● What is asked: Print all of the data exactly as written.

● Given information:
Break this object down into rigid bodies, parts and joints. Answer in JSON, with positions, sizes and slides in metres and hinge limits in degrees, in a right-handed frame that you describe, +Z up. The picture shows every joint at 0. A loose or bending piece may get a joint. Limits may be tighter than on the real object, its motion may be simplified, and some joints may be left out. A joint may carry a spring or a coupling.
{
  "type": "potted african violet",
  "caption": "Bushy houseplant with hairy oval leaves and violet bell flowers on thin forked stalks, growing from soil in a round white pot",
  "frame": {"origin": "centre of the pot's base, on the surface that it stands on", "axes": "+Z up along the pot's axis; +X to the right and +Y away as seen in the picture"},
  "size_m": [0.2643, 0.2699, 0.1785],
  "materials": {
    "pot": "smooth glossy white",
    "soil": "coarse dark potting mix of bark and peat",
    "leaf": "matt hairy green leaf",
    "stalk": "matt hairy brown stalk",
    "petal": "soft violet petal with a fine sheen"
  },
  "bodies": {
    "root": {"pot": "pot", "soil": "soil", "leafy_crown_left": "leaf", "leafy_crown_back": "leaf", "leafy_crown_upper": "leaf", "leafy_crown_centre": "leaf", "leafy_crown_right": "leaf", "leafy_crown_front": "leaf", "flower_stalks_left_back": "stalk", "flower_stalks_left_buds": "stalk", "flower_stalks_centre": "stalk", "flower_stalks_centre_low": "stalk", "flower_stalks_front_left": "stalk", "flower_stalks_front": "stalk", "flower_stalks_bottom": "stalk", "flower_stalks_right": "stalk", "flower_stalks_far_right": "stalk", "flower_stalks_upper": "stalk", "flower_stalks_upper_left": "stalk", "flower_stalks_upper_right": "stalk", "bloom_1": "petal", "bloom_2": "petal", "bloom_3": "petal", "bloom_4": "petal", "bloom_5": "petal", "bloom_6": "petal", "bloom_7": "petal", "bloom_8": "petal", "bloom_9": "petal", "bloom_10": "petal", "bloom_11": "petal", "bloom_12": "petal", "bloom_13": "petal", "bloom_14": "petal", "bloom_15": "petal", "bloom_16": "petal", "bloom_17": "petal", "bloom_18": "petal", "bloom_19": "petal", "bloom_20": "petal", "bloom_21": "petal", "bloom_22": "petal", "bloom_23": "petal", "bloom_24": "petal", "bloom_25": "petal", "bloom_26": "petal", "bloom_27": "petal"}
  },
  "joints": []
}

● Full output:
Break this object down into rigid bodies, parts and joints. Answer in JSON, with positions, sizes and slides in metres and hinge limits in degrees, in a right-handed frame that you describe, +Z up. The picture shows every joint at 0. A loose or bending piece may get a joint. Limits may be tighter than on the real object, its motion may be simplified, and some joints may be left out. A joint may carry a spring or a coupling.
{
  "type": "potted african violet",
  "caption": "Bushy houseplant with hairy oval leaves and violet bell flowers on thin forked stalks, growing from soil in a round white pot",
  "frame": {"origin": "centre of the pot's base, on the surface that it stands on", "axes": "+Z up along the pot's axis; +X to the right and +Y away as seen in the picture"},
  "size_m": [0.2643, 0.2699, 0.1785],
  "materials": {
    "pot": "smooth glossy white",
    "soil": "coarse dark potting mix of bark and peat",
    "leaf": "matt hairy green leaf",
    "stalk": "matt hairy brown stalk",
    "petal": "soft violet petal with a fine sheen"
  },
  "bodies": {
    "root": {"pot": "pot", "soil": "soil", "leafy_crown_left": "leaf", "leafy_crown_back": "leaf", "leafy_crown_upper": "leaf", "leafy_crown_centre": "leaf", "leafy_crown_right": "leaf", "leafy_crown_front": "leaf", "flower_stalks_left_back": "stalk", "flower_stalks_left_buds": "stalk", "flower_stalks_centre": "stalk", "flower_stalks_centre_low": "stalk", "flower_stalks_front_left": "stalk", "flower_stalks_front": "stalk", "flower_stalks_bottom": "stalk", "flower_stalks_right": "stalk", "flower_stalks_far_right": "stalk", "flower_stalks_upper": "stalk", "flower_stalks_upper_left": "stalk", "flower_stalks_upper_right": "stalk", "bloom_1": "petal", "bloom_2": "petal", "bloom_3": "petal", "bloom_4": "petal", "bloom_5": "petal", "bloom_6": "petal", "bloom_7": "petal", "bloom_8": "petal", "bloom_9": "petal", "bloom_10": "petal", "bloom_11": "petal", "bloom_12": "petal", "bloom_13": "petal", "bloom_14": "petal", "bloom_15": "petal", "bloom_16": "petal", "bloom_17": "petal", "bloom_18": "petal", "bloom_19": "petal", "bloom_20": "petal", "bloom_21": "petal", "bloom_22": "petal", "bloom_23": "petal", "bloom_24": "petal", "bloom_25": "petal", "bloom_26": "petal", "bloom_27": "petal"}
  },
  "joints": []
}